Glenn Beck, a conservative radio political commentator and former CNN host, recently spoke about his visit to Silicon Valley, technological development, business and investment and the peer-to-peer decentralized virtual currency bitcoin on the May 5 edition of the “Glenn Beck Program.”
Beck, who has been known to flip flop on a wide variety of political issues, told his listening audience that he would “absolutely invest in bitcoin.”
The hosts discussed the fact that bitcoin holdings and identities can be hacked and stolen, but so can many other things, too. Also, bank deposits are insured by the Federal Deposit Insurance Corporation (FDIC), but as Beck noted, if the financial institutions go bust then United States dollars won’t be worth much anyway.
They described bitcoin as being “unconventional” and “different” because there are no financial institutions, central banks and currency. Beck said that bitcoins are essentially “clams” and web developers and consumers decided they were going to use “clams over the Internet.”
He went on to explain that there are relatively no fees associated with the virtual currency.
Beck warned that bitcoin developers are threatening the Federal Reserve and central banks all over the world – adding the Internal Revenue Service (IRS) and the Securities Exchange Commission (SEC) on that list since they recently announced that bitcoin is a commodity rather than a currency.

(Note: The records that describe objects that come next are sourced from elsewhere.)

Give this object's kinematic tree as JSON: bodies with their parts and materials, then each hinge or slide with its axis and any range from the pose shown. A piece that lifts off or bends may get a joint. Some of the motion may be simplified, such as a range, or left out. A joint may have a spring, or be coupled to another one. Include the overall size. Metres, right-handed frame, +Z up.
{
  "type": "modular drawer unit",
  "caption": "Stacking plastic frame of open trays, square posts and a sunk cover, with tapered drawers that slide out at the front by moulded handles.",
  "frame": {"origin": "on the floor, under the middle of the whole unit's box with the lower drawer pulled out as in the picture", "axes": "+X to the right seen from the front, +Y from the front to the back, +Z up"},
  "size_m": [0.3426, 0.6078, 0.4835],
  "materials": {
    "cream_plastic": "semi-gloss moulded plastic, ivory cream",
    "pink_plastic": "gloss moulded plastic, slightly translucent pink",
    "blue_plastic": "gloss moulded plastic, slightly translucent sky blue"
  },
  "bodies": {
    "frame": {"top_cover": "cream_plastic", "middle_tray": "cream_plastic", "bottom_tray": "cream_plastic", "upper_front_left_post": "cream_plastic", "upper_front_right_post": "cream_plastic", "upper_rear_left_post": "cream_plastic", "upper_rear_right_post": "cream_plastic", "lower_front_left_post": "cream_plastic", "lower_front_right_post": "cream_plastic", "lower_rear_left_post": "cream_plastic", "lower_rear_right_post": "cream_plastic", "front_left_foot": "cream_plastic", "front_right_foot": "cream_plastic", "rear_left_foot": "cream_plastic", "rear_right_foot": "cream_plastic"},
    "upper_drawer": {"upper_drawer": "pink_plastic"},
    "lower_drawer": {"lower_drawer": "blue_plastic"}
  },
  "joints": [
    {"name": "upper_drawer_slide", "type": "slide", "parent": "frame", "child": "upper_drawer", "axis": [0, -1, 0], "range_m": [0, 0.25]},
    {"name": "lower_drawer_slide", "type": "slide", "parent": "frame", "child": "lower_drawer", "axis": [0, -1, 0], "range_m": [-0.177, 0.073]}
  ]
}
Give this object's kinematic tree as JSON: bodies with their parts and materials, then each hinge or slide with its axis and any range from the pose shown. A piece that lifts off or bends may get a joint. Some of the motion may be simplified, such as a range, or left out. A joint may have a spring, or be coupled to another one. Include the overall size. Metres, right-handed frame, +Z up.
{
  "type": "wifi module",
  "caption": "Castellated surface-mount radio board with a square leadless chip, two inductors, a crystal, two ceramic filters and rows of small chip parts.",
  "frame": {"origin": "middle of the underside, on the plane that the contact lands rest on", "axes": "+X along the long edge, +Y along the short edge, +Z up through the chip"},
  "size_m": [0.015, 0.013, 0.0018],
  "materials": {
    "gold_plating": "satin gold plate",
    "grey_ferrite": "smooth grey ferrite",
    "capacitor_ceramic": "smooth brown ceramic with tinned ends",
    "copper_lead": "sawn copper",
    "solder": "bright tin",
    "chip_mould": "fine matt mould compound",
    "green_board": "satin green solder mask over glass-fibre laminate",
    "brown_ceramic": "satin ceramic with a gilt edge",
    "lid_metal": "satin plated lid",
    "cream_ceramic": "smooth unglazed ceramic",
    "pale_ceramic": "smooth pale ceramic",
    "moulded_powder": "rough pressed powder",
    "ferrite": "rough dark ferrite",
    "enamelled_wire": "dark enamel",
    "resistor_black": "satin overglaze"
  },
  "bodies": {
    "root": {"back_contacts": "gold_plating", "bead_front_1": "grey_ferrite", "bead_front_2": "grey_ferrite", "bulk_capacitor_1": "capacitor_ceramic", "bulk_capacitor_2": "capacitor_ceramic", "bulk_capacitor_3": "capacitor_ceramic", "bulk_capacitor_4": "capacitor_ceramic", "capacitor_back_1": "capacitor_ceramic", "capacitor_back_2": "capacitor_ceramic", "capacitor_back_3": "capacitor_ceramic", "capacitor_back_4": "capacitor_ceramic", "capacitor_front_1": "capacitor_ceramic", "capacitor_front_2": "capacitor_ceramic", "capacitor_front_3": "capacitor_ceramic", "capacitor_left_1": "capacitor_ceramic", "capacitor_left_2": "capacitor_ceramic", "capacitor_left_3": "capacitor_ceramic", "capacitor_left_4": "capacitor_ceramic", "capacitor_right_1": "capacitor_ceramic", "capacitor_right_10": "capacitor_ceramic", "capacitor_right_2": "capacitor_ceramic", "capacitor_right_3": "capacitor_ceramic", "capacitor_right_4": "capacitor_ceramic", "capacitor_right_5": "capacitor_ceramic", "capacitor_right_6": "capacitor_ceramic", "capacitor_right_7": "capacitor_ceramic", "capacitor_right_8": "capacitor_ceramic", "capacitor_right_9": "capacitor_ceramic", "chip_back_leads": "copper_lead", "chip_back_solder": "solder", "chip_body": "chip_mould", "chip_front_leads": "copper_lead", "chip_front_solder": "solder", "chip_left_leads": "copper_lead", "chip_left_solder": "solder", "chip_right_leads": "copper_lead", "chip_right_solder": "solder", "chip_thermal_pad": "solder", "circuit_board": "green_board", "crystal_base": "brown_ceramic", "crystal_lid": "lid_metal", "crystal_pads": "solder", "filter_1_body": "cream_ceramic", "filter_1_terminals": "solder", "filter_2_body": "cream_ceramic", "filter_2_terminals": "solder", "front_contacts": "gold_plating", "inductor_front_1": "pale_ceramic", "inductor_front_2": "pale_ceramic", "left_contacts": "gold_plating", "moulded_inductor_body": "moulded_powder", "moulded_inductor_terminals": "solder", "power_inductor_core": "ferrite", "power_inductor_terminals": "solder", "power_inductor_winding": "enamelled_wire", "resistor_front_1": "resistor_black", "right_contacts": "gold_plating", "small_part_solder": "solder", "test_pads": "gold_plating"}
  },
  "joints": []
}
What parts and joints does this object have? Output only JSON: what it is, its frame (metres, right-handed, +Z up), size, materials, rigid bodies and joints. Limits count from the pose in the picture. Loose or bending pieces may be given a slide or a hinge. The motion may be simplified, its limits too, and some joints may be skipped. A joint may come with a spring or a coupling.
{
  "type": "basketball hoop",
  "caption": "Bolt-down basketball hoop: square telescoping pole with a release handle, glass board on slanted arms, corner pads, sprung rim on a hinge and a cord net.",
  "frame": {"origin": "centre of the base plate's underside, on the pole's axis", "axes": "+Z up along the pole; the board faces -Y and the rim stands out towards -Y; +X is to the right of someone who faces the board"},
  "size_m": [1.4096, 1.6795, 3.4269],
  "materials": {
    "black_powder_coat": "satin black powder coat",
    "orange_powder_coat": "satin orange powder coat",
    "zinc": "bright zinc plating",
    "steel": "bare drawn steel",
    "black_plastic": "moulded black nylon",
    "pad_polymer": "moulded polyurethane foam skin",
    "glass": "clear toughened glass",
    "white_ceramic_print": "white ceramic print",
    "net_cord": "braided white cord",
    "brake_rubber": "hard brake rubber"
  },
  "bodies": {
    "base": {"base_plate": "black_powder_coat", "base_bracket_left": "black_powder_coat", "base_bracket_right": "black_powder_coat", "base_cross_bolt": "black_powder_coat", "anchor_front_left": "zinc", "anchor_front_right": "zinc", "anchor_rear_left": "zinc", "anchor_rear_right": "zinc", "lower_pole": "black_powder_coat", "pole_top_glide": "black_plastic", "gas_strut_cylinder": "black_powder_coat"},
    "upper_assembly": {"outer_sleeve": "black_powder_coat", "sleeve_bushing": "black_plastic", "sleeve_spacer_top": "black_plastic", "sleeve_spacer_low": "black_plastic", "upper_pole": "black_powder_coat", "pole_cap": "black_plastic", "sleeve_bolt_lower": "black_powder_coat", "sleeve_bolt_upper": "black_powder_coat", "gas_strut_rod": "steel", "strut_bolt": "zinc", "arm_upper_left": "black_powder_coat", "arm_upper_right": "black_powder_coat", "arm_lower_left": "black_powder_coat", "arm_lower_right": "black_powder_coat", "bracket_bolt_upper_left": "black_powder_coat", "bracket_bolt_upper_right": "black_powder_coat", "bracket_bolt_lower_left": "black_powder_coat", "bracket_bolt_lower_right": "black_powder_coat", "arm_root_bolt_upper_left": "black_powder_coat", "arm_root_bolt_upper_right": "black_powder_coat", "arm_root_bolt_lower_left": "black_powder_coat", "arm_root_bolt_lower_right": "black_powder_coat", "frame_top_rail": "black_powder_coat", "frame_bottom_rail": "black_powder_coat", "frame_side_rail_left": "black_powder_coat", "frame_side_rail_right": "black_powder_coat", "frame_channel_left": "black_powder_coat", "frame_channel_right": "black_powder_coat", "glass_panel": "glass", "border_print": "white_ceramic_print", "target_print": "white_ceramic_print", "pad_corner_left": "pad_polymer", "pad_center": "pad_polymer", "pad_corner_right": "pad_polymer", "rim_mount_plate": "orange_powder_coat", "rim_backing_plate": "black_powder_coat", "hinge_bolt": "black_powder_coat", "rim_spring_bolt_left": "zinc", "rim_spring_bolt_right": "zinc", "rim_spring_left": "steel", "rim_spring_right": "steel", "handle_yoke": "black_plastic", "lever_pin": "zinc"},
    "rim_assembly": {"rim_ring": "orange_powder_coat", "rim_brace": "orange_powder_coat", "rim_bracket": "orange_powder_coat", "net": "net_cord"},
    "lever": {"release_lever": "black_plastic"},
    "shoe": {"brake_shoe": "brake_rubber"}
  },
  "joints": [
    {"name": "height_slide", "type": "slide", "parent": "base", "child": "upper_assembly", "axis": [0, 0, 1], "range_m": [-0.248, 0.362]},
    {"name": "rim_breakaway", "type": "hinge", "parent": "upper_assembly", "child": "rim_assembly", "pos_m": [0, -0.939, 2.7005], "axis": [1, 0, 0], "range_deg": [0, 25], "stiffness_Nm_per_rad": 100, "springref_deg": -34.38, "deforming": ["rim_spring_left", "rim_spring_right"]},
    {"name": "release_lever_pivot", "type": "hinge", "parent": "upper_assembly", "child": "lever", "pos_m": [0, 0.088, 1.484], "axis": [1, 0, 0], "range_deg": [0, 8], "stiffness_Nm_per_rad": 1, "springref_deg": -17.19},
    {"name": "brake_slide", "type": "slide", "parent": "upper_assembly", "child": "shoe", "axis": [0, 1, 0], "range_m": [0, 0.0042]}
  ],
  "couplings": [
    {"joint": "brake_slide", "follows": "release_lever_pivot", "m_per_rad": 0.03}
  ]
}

During one element of the interview, one of the hosts somewhat incorrectly described how to mine for bitcoins. For the modern day gold digger, an individual operates computer software (open source and free to download) and specialized hardware and the computer then solves complex mathematical algorithms. Bitcoins can also be bought on an exchange or accepting them for goods and services.
Right now, there are 12 million bitcoins in circulation and a finite number of 21 million will ever be mined.
In the end, Beck and his colleagues say bitcoin is “very, very free market.”